Reputation: 71
usually I'm able to write a script that works for scraping, but I've been having some difficulty scraping this site for the table enlisted for this research project I'm working on. I'm planning to verify the script working on one State before entering the URL of my targeted states.
import requests
import bs4 as bs
url = ("http://programs.dsireusa.org/system/program/detail/284")
dsire_get = requests.get(url)
soup = bs.BeautifulSoup(dsire_get.text,'lxml')
table = soup.findAll('div', {'data-ng-controller': 'DetailsPageCtrl'})
print(table)
#I'm printing "Table" just to ensure that the table information I'm looking for is within this sections
I'm not sure if the site is attempting to block people from scraping, but all the info that I'm looking to grab is within """if you look what Table outputs.
Upvotes: 0
Views: 595
Reputation: 71
So I finally managed to solve the issue, and successfuly grab the data from the Javascript page the code as follows worked for me if anyone encounters a same issue when trying to use python to scrape a javascript webpage using windows (dryscrape incompatible).
import bs4 as bs
from selenium import webdriver
from selenium.common.exceptions import NoSuchElementException
from selenium.webdriver.common.keys import Keys
browser = webdriver.Chrome()
url = ("http://programs.dsireusa.org/system/program/detail/284")
browser.get(url)
html_source = browser.page_source
browser.quit()
soup = bs.BeautifulSoup(html_source, "html.parser")
table = soup.find('div', {'class': 'programOverview'})
data = []
for n in table.findAll("div", {"class": "ng-binding"}):
trip = str(n.text)
data.append(trip)
Upvotes: 1
Reputation: 9430
The text is rendered with JavaScript. First render the page with dryscrape
(If you don't want to use dryscrape see Web-scraping JavaScript page with Python )

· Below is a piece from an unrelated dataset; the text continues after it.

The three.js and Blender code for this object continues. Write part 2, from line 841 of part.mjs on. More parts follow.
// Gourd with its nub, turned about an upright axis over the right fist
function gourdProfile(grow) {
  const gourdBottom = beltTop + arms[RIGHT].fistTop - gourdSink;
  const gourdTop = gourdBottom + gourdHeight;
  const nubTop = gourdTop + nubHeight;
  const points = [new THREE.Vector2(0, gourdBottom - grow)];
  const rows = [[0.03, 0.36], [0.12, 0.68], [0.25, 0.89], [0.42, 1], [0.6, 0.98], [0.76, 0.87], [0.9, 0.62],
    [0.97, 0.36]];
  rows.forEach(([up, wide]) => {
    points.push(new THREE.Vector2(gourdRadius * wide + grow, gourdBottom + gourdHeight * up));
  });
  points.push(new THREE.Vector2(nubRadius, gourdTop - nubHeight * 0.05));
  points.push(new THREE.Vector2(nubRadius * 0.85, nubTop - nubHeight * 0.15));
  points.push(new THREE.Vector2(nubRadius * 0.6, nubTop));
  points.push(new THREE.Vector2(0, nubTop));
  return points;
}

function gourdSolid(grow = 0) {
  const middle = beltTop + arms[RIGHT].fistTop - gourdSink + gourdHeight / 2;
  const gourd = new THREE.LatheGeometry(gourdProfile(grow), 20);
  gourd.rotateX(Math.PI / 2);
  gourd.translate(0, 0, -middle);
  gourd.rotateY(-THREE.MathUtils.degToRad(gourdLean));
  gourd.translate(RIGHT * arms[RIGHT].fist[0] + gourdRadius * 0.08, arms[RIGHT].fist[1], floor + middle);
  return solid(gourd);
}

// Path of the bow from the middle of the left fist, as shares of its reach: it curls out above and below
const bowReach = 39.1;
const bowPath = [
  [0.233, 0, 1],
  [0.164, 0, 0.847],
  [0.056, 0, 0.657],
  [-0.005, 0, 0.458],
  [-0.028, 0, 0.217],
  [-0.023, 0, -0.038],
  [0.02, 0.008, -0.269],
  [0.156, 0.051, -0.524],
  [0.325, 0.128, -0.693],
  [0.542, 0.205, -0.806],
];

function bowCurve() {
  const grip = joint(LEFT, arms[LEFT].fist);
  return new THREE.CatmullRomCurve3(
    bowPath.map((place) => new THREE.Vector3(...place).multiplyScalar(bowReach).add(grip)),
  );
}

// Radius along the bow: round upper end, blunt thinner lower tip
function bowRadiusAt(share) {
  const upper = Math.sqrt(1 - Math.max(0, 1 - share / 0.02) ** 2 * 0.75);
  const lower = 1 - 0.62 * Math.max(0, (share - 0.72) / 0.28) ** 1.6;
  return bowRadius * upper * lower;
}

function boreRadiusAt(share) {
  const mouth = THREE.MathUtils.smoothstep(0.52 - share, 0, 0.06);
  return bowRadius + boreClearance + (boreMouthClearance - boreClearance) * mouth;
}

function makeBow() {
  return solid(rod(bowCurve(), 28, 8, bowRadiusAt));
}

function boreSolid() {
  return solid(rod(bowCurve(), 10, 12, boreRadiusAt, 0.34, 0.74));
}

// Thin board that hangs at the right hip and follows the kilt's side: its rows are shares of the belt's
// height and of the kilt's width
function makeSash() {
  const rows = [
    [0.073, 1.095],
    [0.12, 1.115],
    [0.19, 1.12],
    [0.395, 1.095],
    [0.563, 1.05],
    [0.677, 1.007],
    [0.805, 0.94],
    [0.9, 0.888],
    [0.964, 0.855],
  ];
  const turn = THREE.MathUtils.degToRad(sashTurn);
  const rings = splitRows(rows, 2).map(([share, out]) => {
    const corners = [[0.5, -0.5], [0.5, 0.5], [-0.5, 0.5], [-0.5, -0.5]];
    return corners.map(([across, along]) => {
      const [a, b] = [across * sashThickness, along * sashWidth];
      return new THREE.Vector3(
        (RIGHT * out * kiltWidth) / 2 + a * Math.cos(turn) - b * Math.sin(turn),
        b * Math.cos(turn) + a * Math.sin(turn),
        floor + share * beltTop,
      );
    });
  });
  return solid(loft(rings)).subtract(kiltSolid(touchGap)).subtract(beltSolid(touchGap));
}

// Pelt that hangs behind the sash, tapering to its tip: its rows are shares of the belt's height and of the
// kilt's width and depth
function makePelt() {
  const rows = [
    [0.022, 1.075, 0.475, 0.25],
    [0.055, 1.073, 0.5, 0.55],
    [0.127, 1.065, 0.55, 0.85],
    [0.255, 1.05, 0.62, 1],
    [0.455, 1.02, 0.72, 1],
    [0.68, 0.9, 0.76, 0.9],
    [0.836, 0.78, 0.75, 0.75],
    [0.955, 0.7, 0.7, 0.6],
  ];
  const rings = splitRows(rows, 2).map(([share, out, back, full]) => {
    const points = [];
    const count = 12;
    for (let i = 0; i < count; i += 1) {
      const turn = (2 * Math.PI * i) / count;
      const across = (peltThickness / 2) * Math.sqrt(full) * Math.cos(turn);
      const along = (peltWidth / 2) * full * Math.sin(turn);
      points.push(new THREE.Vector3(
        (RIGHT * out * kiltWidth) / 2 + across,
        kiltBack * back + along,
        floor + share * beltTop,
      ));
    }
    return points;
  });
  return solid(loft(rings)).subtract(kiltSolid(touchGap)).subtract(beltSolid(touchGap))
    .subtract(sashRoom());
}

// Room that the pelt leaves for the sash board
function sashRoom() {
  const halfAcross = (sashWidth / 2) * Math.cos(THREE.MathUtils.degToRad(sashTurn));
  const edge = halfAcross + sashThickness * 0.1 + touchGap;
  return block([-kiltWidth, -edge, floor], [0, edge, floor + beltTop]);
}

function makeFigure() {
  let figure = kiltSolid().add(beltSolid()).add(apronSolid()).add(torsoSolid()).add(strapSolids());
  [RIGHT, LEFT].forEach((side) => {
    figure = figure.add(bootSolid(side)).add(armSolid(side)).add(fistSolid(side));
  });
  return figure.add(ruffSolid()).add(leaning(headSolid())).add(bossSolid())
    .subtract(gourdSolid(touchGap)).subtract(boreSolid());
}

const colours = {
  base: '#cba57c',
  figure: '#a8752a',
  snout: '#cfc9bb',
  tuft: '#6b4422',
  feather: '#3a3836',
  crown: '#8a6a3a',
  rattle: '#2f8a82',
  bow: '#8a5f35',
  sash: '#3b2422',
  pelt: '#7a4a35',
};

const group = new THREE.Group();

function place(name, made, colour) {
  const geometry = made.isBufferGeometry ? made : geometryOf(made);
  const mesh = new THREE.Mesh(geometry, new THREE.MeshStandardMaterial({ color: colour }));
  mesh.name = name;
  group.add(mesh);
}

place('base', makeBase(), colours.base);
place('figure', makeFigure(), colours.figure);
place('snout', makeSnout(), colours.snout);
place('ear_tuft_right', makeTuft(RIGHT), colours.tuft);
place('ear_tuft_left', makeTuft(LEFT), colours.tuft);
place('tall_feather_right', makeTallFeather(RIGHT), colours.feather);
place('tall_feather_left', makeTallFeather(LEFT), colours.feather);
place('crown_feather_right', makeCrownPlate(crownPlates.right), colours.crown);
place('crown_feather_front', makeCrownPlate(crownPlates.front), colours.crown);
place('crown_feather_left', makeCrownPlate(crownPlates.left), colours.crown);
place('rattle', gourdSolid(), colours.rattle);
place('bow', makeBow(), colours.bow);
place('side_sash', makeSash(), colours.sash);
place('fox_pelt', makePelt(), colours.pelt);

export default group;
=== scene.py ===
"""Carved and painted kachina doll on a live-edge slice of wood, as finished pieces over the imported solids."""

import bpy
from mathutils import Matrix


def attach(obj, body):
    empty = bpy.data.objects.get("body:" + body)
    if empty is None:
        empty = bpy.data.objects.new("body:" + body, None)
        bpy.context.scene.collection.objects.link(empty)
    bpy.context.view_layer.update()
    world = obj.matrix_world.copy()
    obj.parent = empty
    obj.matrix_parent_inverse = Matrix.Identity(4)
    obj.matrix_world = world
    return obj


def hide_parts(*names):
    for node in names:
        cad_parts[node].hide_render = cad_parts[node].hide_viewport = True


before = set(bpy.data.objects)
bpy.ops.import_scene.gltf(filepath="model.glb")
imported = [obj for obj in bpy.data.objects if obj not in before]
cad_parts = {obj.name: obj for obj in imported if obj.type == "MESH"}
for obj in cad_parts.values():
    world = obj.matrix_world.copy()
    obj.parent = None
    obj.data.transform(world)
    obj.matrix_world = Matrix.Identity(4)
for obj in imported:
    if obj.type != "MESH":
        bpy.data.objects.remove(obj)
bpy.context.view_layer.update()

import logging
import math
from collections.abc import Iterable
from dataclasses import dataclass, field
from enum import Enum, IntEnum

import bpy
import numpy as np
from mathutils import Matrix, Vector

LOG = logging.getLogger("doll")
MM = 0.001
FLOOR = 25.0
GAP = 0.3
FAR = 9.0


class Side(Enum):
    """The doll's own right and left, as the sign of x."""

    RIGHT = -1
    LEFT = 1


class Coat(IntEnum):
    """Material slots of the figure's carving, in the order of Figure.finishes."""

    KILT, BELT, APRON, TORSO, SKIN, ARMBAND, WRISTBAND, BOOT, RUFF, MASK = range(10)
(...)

Then the text can be extracted, after it has been rendered, from a different position on the page i.e the place it has been rendered to.

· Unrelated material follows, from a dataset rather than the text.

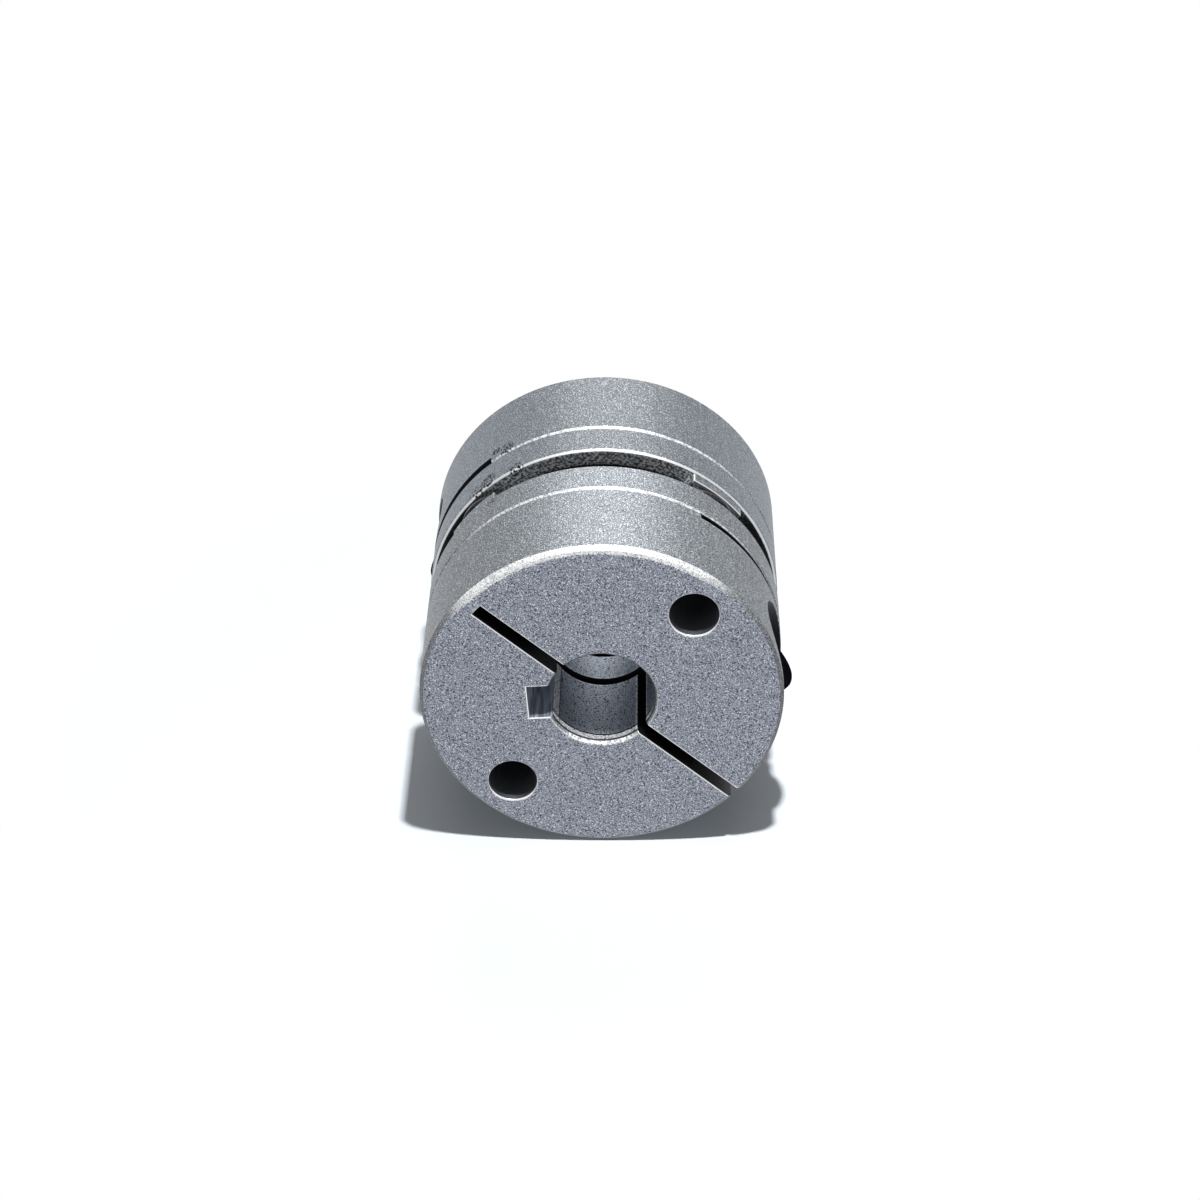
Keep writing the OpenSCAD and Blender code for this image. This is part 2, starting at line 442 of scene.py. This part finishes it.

As an example this code will extract HTML from the summary.
import bs4 as bs
import dryscrape
url = ("http://programs.dsireusa.org/system/program/detail/284")
session = dryscrape.Session()
session.visit(url)
dsire_get = session.body()
soup = bs.BeautifulSoup(dsire_get,'html.parser')
table = soup.findAll('div', {'class': 'programSummary ng-binding'})
print(table[0])
Outputs:
<div class="programSummary ng-binding" data-ng-bind-html="program.summary"><p>
<strong>Eligibility and Availability</strong></p>
<p>
Net metering is available to all "qualifying facilities" (QFs), as defined by the federal <i>Public Utility Regulatory Policies Act of 1978</i> (PURPA), which pertains to renewable energy systems and combined heat and power systems up to 80 megawatts (MW) in capacity. There is no statewide cap on the aggregate capacity of net-metered systems.</p>
<p>
All utilities subject to Public ...
Upvotes: 1